Instructions to follow:
Quote the entries below from the line with "bodies = mass_wood(spec)" through the line with "obj.parent = empty", both ends included, and only those lines.

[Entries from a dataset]
• • •

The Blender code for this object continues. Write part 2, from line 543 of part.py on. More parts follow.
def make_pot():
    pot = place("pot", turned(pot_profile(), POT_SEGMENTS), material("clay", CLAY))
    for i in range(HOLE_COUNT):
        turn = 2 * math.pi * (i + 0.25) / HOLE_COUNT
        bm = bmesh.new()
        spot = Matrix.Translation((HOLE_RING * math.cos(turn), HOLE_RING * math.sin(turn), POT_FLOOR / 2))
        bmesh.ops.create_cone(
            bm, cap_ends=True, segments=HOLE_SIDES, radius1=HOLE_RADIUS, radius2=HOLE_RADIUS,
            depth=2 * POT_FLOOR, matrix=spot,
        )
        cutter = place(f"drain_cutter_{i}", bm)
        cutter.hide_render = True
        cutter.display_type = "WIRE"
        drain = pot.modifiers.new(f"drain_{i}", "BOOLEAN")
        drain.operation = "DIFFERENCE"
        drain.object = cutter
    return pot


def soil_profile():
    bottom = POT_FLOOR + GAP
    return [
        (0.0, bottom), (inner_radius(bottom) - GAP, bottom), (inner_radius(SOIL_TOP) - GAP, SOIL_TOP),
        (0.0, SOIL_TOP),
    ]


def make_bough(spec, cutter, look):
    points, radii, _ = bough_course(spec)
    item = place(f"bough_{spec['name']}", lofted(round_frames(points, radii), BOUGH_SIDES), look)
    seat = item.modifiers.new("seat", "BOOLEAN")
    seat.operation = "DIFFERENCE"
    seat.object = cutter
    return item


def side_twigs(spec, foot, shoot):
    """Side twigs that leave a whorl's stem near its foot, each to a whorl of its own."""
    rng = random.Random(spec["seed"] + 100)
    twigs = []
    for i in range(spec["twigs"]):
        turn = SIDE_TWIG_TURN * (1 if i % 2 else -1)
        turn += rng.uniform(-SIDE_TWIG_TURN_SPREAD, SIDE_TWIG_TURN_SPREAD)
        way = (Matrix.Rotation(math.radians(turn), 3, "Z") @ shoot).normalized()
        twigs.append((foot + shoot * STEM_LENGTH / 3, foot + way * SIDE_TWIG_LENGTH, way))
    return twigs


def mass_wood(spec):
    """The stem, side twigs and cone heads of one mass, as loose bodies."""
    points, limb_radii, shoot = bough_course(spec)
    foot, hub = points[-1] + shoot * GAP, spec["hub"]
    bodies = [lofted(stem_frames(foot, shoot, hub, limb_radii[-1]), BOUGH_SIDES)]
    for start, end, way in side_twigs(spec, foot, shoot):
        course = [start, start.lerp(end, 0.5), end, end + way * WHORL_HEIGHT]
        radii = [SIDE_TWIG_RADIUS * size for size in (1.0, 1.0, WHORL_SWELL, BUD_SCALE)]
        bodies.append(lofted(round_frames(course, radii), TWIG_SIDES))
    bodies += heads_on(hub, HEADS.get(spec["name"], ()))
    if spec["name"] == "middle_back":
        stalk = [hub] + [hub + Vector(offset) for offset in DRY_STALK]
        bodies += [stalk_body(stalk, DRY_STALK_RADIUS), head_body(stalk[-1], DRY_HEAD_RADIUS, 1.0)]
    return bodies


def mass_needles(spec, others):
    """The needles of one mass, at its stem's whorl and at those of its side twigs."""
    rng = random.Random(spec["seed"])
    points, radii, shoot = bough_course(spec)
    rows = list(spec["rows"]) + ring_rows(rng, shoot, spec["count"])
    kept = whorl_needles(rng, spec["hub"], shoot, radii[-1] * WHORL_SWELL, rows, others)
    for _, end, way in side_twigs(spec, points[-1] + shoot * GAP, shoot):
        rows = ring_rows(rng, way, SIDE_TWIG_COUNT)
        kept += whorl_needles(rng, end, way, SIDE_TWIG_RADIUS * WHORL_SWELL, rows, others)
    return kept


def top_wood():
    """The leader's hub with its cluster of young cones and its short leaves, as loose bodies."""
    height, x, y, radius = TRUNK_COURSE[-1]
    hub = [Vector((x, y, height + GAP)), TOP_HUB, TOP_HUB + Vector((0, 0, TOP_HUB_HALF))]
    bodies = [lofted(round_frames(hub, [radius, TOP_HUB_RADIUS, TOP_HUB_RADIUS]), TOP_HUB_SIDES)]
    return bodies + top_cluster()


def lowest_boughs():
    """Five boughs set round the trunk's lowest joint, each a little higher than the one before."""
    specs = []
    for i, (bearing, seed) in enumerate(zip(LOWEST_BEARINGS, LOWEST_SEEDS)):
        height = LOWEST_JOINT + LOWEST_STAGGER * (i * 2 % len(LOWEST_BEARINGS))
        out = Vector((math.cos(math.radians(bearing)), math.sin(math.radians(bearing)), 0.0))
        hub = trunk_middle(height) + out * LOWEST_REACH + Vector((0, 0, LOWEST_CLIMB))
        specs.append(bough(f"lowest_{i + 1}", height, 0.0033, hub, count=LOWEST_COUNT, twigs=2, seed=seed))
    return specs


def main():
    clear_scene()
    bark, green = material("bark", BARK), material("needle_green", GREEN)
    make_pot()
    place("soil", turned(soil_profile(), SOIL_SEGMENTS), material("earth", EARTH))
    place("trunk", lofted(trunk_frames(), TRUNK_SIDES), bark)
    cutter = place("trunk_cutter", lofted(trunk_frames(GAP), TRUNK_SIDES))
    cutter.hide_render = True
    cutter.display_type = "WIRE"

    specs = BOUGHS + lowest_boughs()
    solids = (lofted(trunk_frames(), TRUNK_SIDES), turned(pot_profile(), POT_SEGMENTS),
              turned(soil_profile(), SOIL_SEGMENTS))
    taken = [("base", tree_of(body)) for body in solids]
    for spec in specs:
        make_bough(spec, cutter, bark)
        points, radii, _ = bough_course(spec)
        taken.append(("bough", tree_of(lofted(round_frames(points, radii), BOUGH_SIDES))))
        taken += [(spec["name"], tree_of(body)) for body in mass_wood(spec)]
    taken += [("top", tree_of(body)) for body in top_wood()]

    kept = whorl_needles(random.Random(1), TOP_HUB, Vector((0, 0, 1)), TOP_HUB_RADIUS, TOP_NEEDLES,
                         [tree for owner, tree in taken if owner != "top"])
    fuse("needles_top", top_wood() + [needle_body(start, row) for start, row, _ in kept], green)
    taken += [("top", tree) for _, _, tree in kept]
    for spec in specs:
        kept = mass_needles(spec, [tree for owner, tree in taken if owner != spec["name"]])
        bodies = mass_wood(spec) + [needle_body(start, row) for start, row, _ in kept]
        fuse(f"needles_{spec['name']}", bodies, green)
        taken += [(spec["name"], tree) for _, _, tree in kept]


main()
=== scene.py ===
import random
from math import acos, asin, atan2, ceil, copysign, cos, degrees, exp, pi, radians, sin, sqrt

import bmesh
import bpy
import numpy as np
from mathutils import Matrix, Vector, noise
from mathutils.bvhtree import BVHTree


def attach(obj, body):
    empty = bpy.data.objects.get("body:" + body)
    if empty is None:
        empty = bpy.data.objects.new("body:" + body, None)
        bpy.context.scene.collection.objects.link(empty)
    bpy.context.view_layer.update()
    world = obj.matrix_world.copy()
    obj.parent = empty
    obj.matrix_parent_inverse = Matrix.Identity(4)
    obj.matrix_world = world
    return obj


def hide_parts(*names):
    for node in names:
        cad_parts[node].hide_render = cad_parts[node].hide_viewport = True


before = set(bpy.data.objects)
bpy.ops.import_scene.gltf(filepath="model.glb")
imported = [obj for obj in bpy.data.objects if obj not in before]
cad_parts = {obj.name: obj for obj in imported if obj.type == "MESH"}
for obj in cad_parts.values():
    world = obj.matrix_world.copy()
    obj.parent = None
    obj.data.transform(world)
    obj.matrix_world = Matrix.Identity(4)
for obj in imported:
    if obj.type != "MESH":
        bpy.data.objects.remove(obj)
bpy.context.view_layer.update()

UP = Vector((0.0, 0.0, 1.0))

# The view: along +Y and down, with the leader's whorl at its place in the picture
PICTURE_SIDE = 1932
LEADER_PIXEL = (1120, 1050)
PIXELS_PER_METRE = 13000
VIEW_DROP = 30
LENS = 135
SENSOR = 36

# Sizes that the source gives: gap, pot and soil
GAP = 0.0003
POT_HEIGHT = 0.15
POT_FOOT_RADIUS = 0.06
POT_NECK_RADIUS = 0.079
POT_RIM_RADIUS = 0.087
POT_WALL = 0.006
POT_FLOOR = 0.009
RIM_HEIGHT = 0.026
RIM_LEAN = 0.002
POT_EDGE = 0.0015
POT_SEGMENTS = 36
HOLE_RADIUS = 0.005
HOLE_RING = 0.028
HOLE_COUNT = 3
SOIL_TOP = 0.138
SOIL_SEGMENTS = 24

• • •

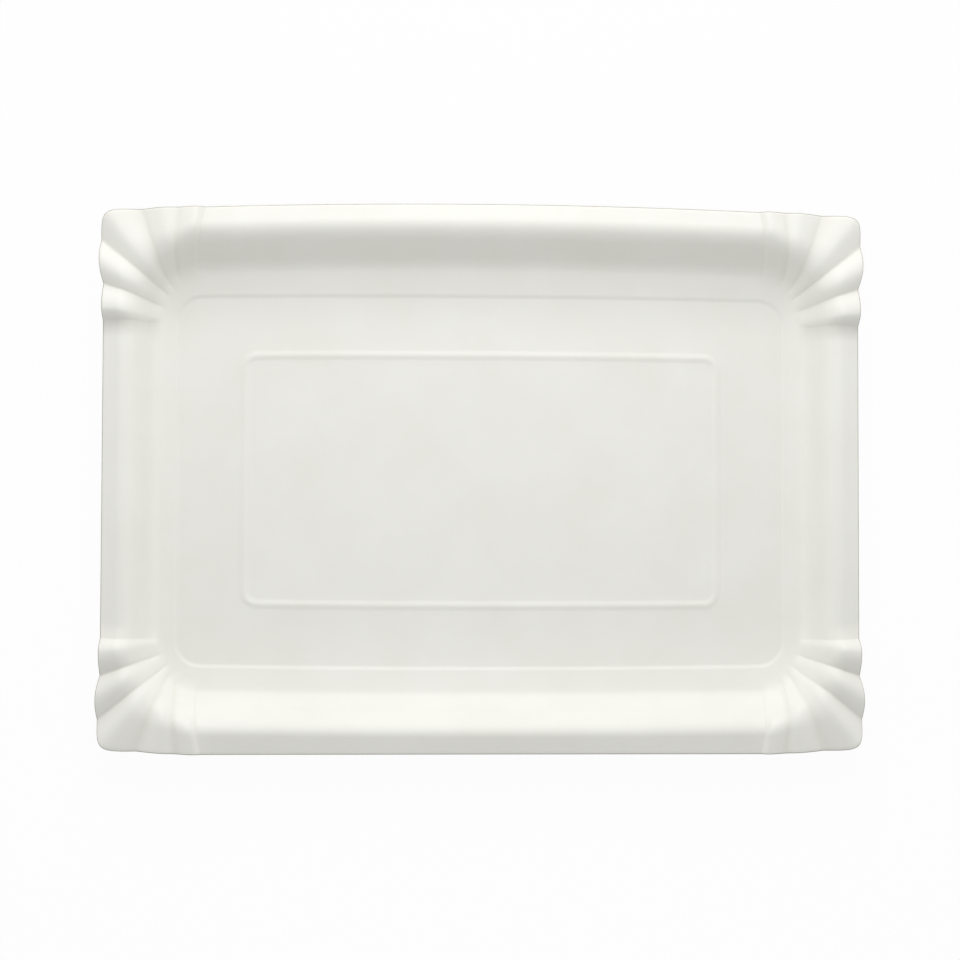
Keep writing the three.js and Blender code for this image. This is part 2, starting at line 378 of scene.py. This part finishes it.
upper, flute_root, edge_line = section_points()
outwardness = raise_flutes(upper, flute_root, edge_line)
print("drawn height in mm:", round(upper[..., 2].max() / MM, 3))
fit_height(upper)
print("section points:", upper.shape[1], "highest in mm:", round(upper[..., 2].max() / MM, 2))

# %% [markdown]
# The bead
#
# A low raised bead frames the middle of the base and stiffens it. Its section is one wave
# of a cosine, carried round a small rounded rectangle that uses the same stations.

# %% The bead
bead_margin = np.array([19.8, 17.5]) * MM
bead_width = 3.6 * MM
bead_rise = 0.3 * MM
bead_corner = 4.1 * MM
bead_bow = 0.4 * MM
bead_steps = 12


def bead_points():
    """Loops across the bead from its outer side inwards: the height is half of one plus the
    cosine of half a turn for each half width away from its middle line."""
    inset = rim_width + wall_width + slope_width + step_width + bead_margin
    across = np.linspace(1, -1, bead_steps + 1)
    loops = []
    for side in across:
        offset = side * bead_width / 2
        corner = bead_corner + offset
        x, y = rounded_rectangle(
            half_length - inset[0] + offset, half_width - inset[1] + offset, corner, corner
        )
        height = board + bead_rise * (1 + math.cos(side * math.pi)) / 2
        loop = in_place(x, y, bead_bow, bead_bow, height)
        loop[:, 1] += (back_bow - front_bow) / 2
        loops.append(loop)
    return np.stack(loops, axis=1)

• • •

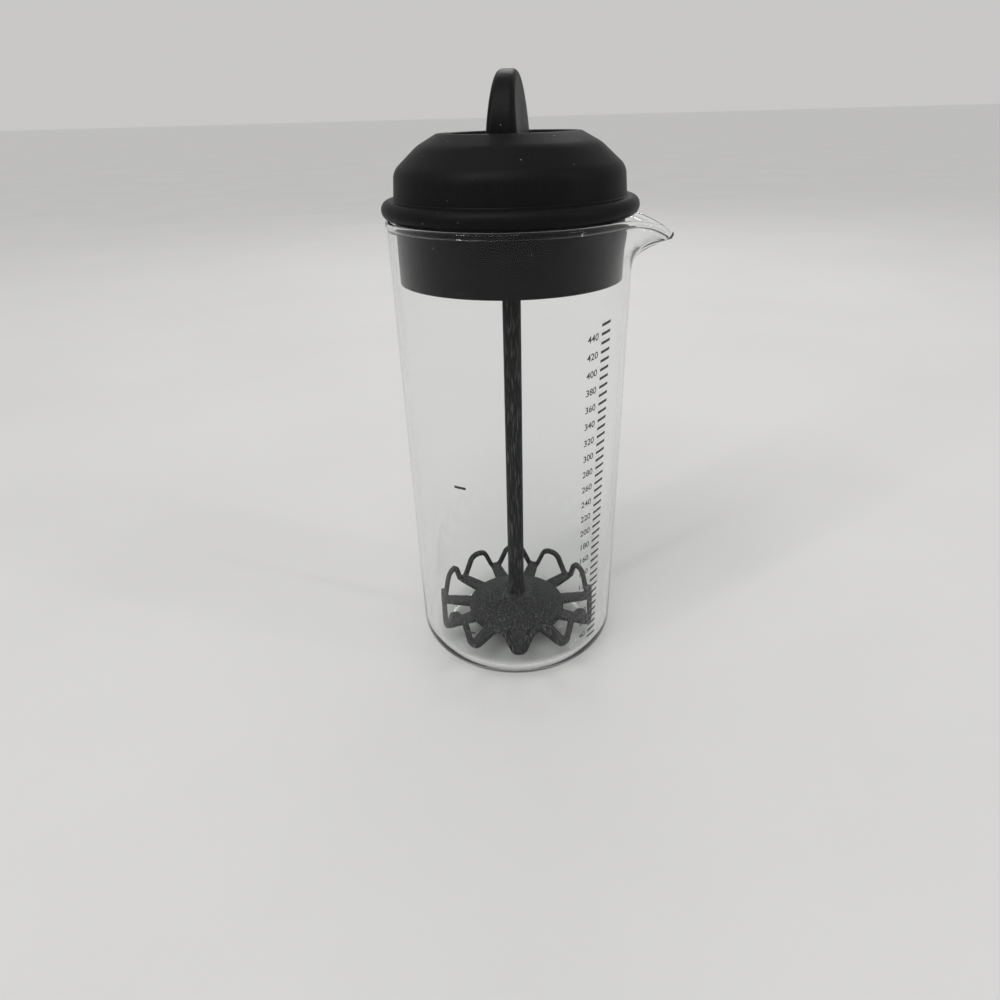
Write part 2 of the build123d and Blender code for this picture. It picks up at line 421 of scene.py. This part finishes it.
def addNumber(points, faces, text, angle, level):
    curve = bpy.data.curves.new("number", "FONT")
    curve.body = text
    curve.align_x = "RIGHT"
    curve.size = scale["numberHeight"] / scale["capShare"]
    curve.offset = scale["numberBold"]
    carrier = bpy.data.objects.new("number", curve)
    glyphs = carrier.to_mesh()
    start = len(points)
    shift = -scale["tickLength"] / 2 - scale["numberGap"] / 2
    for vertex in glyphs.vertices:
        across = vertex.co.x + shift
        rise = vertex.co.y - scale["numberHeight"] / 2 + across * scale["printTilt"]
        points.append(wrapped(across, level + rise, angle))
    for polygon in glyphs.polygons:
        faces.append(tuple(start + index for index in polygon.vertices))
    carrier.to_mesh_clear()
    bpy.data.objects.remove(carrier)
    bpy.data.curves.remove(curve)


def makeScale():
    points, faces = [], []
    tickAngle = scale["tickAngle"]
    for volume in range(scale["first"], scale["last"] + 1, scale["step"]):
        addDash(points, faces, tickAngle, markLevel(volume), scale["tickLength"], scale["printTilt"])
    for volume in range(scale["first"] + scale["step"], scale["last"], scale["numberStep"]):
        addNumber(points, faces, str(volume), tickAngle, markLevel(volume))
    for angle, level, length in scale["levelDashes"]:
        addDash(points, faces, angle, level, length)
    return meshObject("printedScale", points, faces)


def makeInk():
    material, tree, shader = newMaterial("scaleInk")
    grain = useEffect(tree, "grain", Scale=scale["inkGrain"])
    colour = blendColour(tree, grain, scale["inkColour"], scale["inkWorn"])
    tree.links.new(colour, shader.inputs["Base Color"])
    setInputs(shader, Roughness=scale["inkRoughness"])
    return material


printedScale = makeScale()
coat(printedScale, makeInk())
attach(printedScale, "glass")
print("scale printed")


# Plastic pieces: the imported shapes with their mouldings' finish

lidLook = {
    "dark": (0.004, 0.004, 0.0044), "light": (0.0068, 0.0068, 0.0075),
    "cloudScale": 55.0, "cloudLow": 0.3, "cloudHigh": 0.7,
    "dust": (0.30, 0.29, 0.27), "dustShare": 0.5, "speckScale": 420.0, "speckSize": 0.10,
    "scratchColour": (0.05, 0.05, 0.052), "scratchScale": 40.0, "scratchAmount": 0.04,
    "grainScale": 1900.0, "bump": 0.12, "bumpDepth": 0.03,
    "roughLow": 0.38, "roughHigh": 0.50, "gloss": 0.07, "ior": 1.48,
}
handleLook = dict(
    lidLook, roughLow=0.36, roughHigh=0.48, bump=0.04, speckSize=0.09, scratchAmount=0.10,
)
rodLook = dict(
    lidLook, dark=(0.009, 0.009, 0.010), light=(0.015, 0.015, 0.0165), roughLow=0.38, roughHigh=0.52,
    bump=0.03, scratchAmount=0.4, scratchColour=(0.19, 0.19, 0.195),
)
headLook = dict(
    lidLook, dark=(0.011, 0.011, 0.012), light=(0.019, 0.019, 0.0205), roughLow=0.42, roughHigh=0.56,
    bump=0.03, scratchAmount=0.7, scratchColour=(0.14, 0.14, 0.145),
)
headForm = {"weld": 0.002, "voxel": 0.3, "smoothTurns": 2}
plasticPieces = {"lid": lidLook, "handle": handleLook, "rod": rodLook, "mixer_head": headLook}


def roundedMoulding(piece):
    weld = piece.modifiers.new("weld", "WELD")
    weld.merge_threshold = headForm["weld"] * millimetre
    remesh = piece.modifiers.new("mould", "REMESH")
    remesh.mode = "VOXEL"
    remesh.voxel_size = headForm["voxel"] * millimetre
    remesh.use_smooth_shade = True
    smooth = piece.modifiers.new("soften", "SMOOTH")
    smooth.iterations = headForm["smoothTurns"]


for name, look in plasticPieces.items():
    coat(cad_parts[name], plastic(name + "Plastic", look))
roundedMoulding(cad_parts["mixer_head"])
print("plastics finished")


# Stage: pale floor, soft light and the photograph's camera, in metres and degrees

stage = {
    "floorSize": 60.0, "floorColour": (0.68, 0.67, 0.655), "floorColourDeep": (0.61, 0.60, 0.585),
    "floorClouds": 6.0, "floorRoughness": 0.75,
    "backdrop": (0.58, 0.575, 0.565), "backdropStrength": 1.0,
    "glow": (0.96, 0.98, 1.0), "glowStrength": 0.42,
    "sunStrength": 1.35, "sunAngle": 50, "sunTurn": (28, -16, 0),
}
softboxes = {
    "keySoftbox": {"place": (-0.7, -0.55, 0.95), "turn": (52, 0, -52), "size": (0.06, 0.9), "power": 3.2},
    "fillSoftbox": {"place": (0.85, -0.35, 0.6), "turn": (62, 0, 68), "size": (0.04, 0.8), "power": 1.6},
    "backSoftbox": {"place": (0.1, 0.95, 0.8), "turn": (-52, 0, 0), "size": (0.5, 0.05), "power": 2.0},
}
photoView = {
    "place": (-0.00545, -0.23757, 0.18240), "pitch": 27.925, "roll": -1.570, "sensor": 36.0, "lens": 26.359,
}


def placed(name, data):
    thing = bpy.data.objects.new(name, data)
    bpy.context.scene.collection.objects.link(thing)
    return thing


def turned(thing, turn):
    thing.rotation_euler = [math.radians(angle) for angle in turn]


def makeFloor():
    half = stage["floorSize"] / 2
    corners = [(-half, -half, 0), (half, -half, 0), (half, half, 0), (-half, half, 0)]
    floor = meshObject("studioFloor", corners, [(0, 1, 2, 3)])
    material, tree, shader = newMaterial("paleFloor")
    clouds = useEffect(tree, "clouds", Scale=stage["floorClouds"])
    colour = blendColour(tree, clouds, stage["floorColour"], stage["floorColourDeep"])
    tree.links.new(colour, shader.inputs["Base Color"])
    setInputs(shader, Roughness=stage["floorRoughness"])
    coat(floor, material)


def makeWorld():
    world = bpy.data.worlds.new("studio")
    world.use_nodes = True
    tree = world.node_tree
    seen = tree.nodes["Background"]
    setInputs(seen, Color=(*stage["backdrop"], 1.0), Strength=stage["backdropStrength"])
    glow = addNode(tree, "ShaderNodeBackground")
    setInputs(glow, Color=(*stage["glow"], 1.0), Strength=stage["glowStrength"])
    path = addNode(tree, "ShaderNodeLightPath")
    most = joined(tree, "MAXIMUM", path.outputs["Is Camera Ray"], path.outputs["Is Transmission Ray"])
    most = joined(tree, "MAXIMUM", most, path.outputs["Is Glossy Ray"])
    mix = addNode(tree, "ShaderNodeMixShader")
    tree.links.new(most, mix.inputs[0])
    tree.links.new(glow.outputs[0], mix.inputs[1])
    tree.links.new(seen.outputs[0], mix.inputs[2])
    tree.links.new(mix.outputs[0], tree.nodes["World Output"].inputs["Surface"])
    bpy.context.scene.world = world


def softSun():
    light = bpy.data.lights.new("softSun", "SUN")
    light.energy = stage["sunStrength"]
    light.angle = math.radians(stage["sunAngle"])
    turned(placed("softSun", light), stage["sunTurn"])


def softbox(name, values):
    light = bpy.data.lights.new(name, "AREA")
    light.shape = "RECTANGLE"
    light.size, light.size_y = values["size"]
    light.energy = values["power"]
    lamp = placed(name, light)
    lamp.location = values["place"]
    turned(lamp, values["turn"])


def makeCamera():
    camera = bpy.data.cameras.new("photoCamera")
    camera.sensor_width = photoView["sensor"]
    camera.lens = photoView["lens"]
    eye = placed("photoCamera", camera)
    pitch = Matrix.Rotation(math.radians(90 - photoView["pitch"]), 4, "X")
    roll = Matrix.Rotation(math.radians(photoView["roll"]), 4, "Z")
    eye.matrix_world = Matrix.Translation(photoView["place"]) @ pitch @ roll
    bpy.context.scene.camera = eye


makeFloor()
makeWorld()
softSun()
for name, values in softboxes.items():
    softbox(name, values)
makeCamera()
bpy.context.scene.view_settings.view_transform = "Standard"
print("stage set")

• • •

Task response:
        bodies = mass_wood(spec) + [needle_body(start, row) for start, row, _ in kept]
        fuse(f"needles_{spec['name']}", bodies, green)
        taken += [(spec["name"], tree) for _, _, tree in kept]


main()
=== scene.py ===
import random
from math import acos, asin, atan2, ceil, copysign, cos, degrees, exp, pi, radians, sin, sqrt

import bmesh
import bpy
import numpy as np
from mathutils import Matrix, Vector, noise
from mathutils.bvhtree import BVHTree


def attach(obj, body):
    empty = bpy.data.objects.get("body:" + body)
    if empty is None:
        empty = bpy.data.objects.new("body:" + body, None)
        bpy.context.scene.collection.objects.link(empty)
    bpy.context.view_layer.update()
    world = obj.matrix_world.copy()
    obj.parent = empty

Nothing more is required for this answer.